先ず、NPO法人「北九州ホームレス支援機構」の谷瀬未紀さんの「『絆』プロジェクト北九州における伴走型支援の事例報告」。北九州市では、社会福祉協議会、自治会総連合会、商工会議所などが構成する「『絆』プロジェクト北九州会議」を設立し、住宅、生活支援、雇用などを支援する「伴走型支援事務所」にパーソナルサポーターを置いて活動しています。支援者側の「思い込み」で共感しないで、心配して寄り添うことが大事である、と訴えておられました。

次に、「福島の子どもたちとつながる宇部の会」の橋下嘉美・代表代行の「山口県における避難の受入れと被災者支援」。福島県の自閉症の子どもたちを宇部に迎え入れての活動が紹介されました。その活動の熱心さに感動すると共に、宇部市民が復興支援のために寄付を集め、「復興支援うべ」に7千万円(うち、2千万円は子ども支援用)基金を設け、それを原資に活発な活動をしていることに感心させられました。
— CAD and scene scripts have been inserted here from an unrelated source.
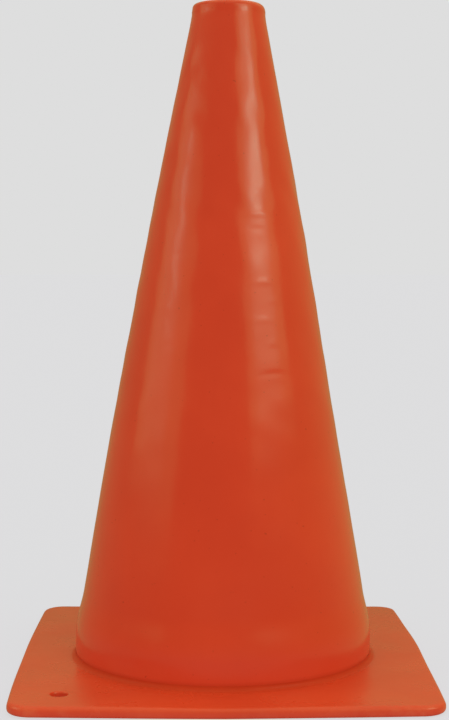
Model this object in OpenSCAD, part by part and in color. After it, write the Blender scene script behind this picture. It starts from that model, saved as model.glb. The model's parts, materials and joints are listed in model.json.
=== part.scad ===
// Traffic cone, 457 mm tall: a tapered hollow body snapped into a square base.
//
// The base drops over the body from above. It comes to rest on the flange around the
// body's foot, and a bead inside the base's collar snaps into a groove in the body.
// The origin is on the ground, under the centre of the base. +Z is up, and the hanging
// hole is in the corner towards -X and -Y. All sizes are in millimetres.

/* [Body] */
// Height from the ground to the top of the mouth
cone_h = 457; // [380:1:710]
// Outer radius of the upright band at the foot of the body
foot_r = 103; // [96:0.1:112]
// Outer radius that the straight taper would have at the top
taper_top_r = 23.5; // [23:0.1:34]
// How far the wall swells outwards at half height, beyond a straight taper
wall_swell = 2.0; // [0:0.1:4]
// Wall thickness of the body
wall = 2.8; // [2:0.1:4]

/* [Mouth] */
// Bore radius of the open mouth at the top
mouth_r = 19; // [14:0.1:19.2]
// Depth of the mouth's thickened lip
lip_h = 15; // [12:0.5:24]
// Rounding of the lip's outer edge
lip_round = 4.2; // [2:0.1:4.4]

/* [Base] */
// Side of the square base
base_w = 279; // [270:1:340]
// Radius of the base's corners, seen from above
corner_r = 16; // [12:0.5:26]
// Height of the base's edge
edge_h = 7; // [6.5:0.1:12]
// Thickness of the base's top skin
skin = 3; // [2.4:0.1:3.4]
// Width of the solid rim around the base's underside
rim_w = 4.5; // [4:0.1:8]
// Number of stiffening ribs under the base
rib_count = 16; // [8:4:24]

/* [Hanging hole] */
// Radius of the hole in one corner of the base
hole_r = 5.5; // [3:0.1:7]
// Distance from the hole's centre to both neighbouring sides of the base
hole_inset = 33.5; // [28:0.5:34]

/* [Colours] */
// Colour of the body
body_colour = "OrangeRed"; // [OrangeRed, Orange, Gold, LimeGreen]
// Colour of the base
base_colour = "OrangeRed"; // [OrangeRed, Orange, Gold, Black]

/* [Hidden] */
$fn = 128;
cut = 1;    // how far a cutting tool runs past the face that it opens
weld = 0.2; // how far joined shapes run into each other

// Foot of the body, and the flange that the base rests on
flange_top = edge_h - skin;
ground_gap = 0.8;  // the flange stays at least this far off the ground
flange_h = min(wall, flange_top - ground_gap);
flange_w = 9;
flange_r = foot_r + flange_w;
foot_inner_r = foot_r - wall;
band_top = 24;     // the upright band ends here
taper_start = 52;  // the taper has its full slope from here up
taper_foot_r = foot_r + 1.9; // the taper's radius if it ran down to the base's top face

// Collar and snap fit
fit_gap = 0.2;     // between the collar and the body
collar_h = 3.7;    // above the base's top face
collar_top_w = 0.9;
collar_foot_w = 5.6;
collar_bevel = 0.3; // on the collar's outer top edge
bead_r = 0.7;      // bead inside the collar
bead_z = edge_h + 1.4;
opening_r = foot_r + fit_gap;

// Lip around the mouth
lip_lean = 0.15;   // how fast the lip narrows upwards
lip_inner_round = 1.4;

// Ribs inside the body that keep stacked cones from jamming
stack_rib_count = 6;
stack_rib_w = 2.4;
stack_rib_depth = 5.5;
stack_rib_bottom = 26;
stack_rib_top = 96;
stack_rib_ramp = 8; // height of the sloping end

// Underside of the base
rim_top_round = 3.2;
rim_foot_round = 0.8;
rib_w = 2.4;
rib_lift = 0.6;    // ribs stay this far off the ground
ring_rib_gap = 0.6; // from the flange to the ring rib around it
ring_rib_w = 3;
boss_r = hole_r + 4;

// ---- outline of the body ----

// How far up the taper z is: 0 at the base's top face and 1 at the mouth
function up(z) = (z - edge_h) / (cone_h - edge_h);

// Outer radius of the plain taper, with its slight swell
function taper_r(z) =
    taper_foot_r + (taper_top_r - taper_foot_r) * up(z) + wall_swell * 4 * up(z) * (1 - up(z));

// Slope of the plain taper
function taper_slope(z) = (taper_r(z + 0.5) - taper_r(z - 0.5));

// Cubic curve from the upright band to the taper, level with both at its ends
function shoulder_r(z) =
    let (h = taper_start - band_top, t = (z - band_top) / h)
    foot_r * (2 * pow(t, 3) - 3 * pow(t, 2) + 1)
    + taper_r(taper_start) * (3 * pow(t, 2) - 2 * pow(t, 3))
    + h * taper_slope(taper_start) * (pow(t, 3) - pow(t, 2));

function outer_r(z) = z <= band_top ? foot_r : z < taper_start ? shoulder_r(z) : taper_r(z);

// Points [radius, height] on a quarter or half circle, from angle a0 to a1
function arc(cx, cz, r, a0, a1, steps) =
    [for (i = [0 : steps]) let (a = a0 + (a1 - a0) * i / steps) [cx + r * cos(a), cz + r * sin(a)]];

// Points up the wall from height a to height b, moved in by inset
function wall_points(a, b, steps, inset = 0) =
    [for (i = [0 : steps]) let (z = a + (b - a) * i / steps) [outer_r(z) - inset, z]];

lip_foot_z = cone_h - lip_h;
lip_foot_r = outer_r(lip_foot_z);
lip_top_r = lip_foot_r - lip_lean * (lip_h - lip_round);
chamfer = lip_foot_r - wall - mouth_r; // under the lip, at 45 degrees

body_outline = concat(
    [[foot_inner_r, flange_top - flange_h], [flange_r, flange_top - flange_h], [flange_r, flange_top]],
    [[foot_r, flange_top]],
    arc(foot_r, bead_z, bead_r + fit_gap, 270, 90, 8), // groove for the collar's bead
    wall_points(band_top, taper_start, 10),
    wall_points(taper_start + 12, lip_foot_z, 24),
    arc(lip_top_r - lip_round, cone_h - lip_round, lip_round, 0, 90, 8),
    arc(mouth_r + lip_inner_round, cone_h - lip_inner_round, lip_inner_round, 90, 180, 5),
    [[mouth_r, lip_foot_z]],
    wall_points(lip_foot_z - chamfer, taper_start + 12, 24, wall),
    wall_points(taper_start, band_top, 10, wall)
);

module stack_rib() {
    tip = wall + stack_rib_depth;
    low = stack_rib_bottom;
    high = stack_rib_top;
    rotate([90, 0, 0])
        linear_extrude(stack_rib_w, center = true)
            polygon([
                [outer_r(low) - wall / 2, low],
                [outer_r(low) - wall, low],
                [outer_r(low + stack_rib_ramp) - tip, low + stack_rib_ramp],
                [outer_r(high - stack_rib_ramp) - tip, high - stack_rib_ramp],
                [outer_r(high) - wall, high],
                [outer_r(high) - wall / 2, high]
            ]);
}

module cone_body() {
    color(body_colour) {
        rotate_extrude() polygon(body_outline);
        for (i = [0 : stack_rib_count - 1])
            rotate([0, 0, 360 / stack_rib_count * (i + 0.5)]) stack_rib();
    }
}

// ---- base ----

// Half of the base's cross-section, from the middle to x, with the rim's rounded edge
function edge_outline(x) = concat(
    [[0, 0]],
    arc(x - rim_foot_round, rim_foot_round, rim_foot_round, 270, 360, 3),
    arc(x - rim_top_round, edge_h - rim_top_round, rim_top_round, 0, 90, 6),
    [[0, edge_h]]
);

// Slab across the base between two opposite pairs of corners
module slab() {
    half = base_w / 2;
    run = base_w - 2 * corner_r;
    for (side = [0, 180])
        rotate([0, 0, side])
            rotate([90, 0, 0])
                linear_extrude(run, center = true) polygon(edge_outline(half));
}

// The solid square with round corners and rounded edges
module rounded_square() {
    slab();
    rotate([0, 0, 90]) slab();
    for (a = [0 : 90 : 270])
        rotate([0, 0, a])
            translate([base_w / 2 - corner_r, base_w / 2 - corner_r, 0])
                rotate_extrude() polygon(edge_outline(corner_r));
}

// The hollow under the skin, inside the rim
module pocket() {
    half = base_w / 2 - rim_w;
    inner_r = corner_r - rim_w;
    height = edge_h - skin + cut;
    translate([-half + inner_r, -half, -cut]) cube([2 * (half - inner_r), 2 * half, height]);
    translate([-half, -half + inner_r, -cut]) cube([2 * half, 2 * (half - inner_r), height]);
    for (a = [0 : 90 : 270])
        rotate([0, 0, a])
            translate([half - inner_r, half - inner_r, -cut]) cylinder(r = inner_r, h = height);
}

// Raised ring around the foot of the body, with a hollow flank and the snap bead inside
module collar() {
    top_z = edge_h + collar_h;
    flank_r = collar_h - collar_bevel;
    flank_x = opening_r + collar_top_w + flank_r;
    rotate_extrude()
        polygon(concat(
            [[opening_r, edge_h - skin]],
            [[opening_r + collar_foot_w, edge_h - skin], [opening_r + collar_foot_w, edge_h]],
            arc(flank_x, edge_h + flank_r, flank_r, 270, 180, 8),
            [[opening_r + collar_top_w - collar_bevel, top_z], [opening_r, top_z]],
            arc(opening_r, bead_z, bead_r, 90, 270, 8)
        ));
}

module underside_ribs() {
    half = base_w / 2;
    ring_in = flange_r + ring_rib_gap;
    ring_out = ring_in + ring_rib_w;
    rib_h = edge_h - skin - rib_lift + weld;
    corner_reach = half * sqrt(2) - corner_r * (sqrt(2) - 1) - rim_w / 2;
    intersection() {
        for (i = [0 : rib_count - 1])
            rotate([0, 0, 360 / rib_count * i])
                translate([ring_in + ring_rib_w / 2, -rib_w / 2, rib_lift]) cube([base_w, rib_w, rib_h]);
        translate([-half + rim_w / 2, -half + rim_w / 2, 0])
            cube([base_w - rim_w, base_w - rim_w, edge_h]);
        // ends the diagonal ribs inside the rim's round corners
        cylinder(r = corner_reach, h = edge_h);
    }
    translate([0, 0, rib_lift])
        difference() {
            cylinder(r = ring_out, h = rib_h);
            translate([0, 0, -cut]) cylinder(r = ring_in, h = rib_h + 2 * cut);
        }
}

module base_plate() {
    hole_at = hole_inset - base_w / 2;
    color(base_colour)
        difference() {
            union() {
                difference() {
                    rounded_square();
                    pocket();
                    translate([0, 0, -cut]) cylinder(r = opening_r + 1, h = edge_h + 2 * cut);
                }
                collar();
                underside_ribs();
                translate([hole_at, hole_at, 0]) cylinder(r = boss_r, h = edge_h - skin / 2);
            }
            translate([hole_at, hole_at, -cut]) cylinder(r = hole_r, h = edge_h + 2 * cut);
        }
}

cone_body();
base_plate();
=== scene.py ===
"""A moulded vinyl traffic cone: the detailed body and base, their materials, and a pale studio."""
import json
import math

import bpy
import numpy as np
from mathutils import Euler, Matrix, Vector


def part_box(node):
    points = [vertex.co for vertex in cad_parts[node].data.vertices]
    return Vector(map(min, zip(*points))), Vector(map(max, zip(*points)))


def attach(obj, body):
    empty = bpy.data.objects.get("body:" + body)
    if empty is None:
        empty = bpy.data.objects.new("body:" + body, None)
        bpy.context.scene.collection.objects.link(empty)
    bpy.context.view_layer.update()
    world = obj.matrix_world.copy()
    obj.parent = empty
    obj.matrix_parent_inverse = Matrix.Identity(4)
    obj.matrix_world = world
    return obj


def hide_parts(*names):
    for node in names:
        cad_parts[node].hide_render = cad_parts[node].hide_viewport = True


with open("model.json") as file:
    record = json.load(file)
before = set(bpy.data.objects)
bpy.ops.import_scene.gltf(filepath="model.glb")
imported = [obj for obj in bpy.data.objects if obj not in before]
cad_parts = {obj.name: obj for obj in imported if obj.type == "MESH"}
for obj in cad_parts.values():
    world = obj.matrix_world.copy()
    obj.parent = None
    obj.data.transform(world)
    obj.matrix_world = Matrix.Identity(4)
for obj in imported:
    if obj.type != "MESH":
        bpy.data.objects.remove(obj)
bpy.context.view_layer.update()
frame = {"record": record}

# ---------------------------------------------------------------- sizes, in metres
MM = 0.001
MOUNTS = {m["name"]: m for m in frame["record"]["mounts"]}


def mount_radius(name):
    """A round mount's radius, in metres."""
    return MOUNTS[name]["dims"]["r_mm"] * MM


body_low, body_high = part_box("cone_body")
base_low, base_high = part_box("base_plate")

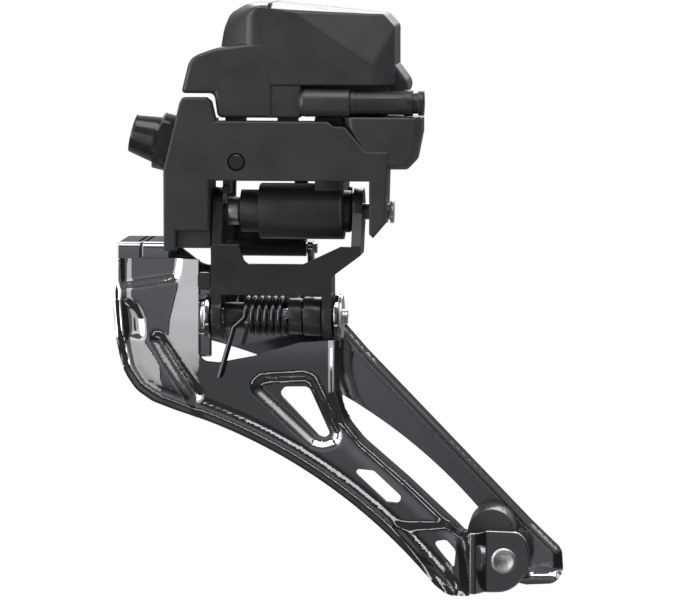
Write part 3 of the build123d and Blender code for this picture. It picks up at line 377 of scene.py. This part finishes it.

次に、「福島避難者のつどい・沖縄じゃんがら会」の桜井野亜・会長の「沖縄じゃんがら会のこれまでの活動と今後の課題」。沖縄県には、被災地から1000人を超える避難者が、福島県からは700人を超える避難者が滞在しています。その昔、いわき地方出身の「袋中上人」が沖縄に漂着して、いわき地方の念仏踊りである「じょんがら踊り」を伝承したことに因んで、「じょんがら会」と名付けたそうです。不安を抱えた避難者の健康診断、親睦会、ボランティア活動、沖縄の人達との交流などに取り組んでいるそうです。

次に、「福島の子どもたちを守る法律家ネットワーク:SAFLAN」の仲里歌織・弁護士の「子ども被災者支援法の背景と現在の課題」。昨年6月に議員立法で制定された「子ども被災者支援法」は、理念や目標を定めた法律であって、具体的な支援策はこれから決めていかなければなりませんが、法で策定が義務付けられている「基本方針」が未だに策定されていません。支援法の具体化に向けて全国的にどのような活動をすべきかが課題となっていると説明されました。

第3部では、上記7人の報告者によるディスカッションが行われましたが、印象に残ったのは、「東日本大震災の被災者のために我々が今できることは何でしょうか?」との会場からの質問に対して、「最も必要なことは、忘れないことである。」と回答があったことです。

東日本大震災の発生から間もなく3年目を迎えようとしています。あの甚大な災害を忘れることなく、今後、我々は、現実と将来にどのように向き合っていくべきなのか、改めて真剣に考えなければならないと思います。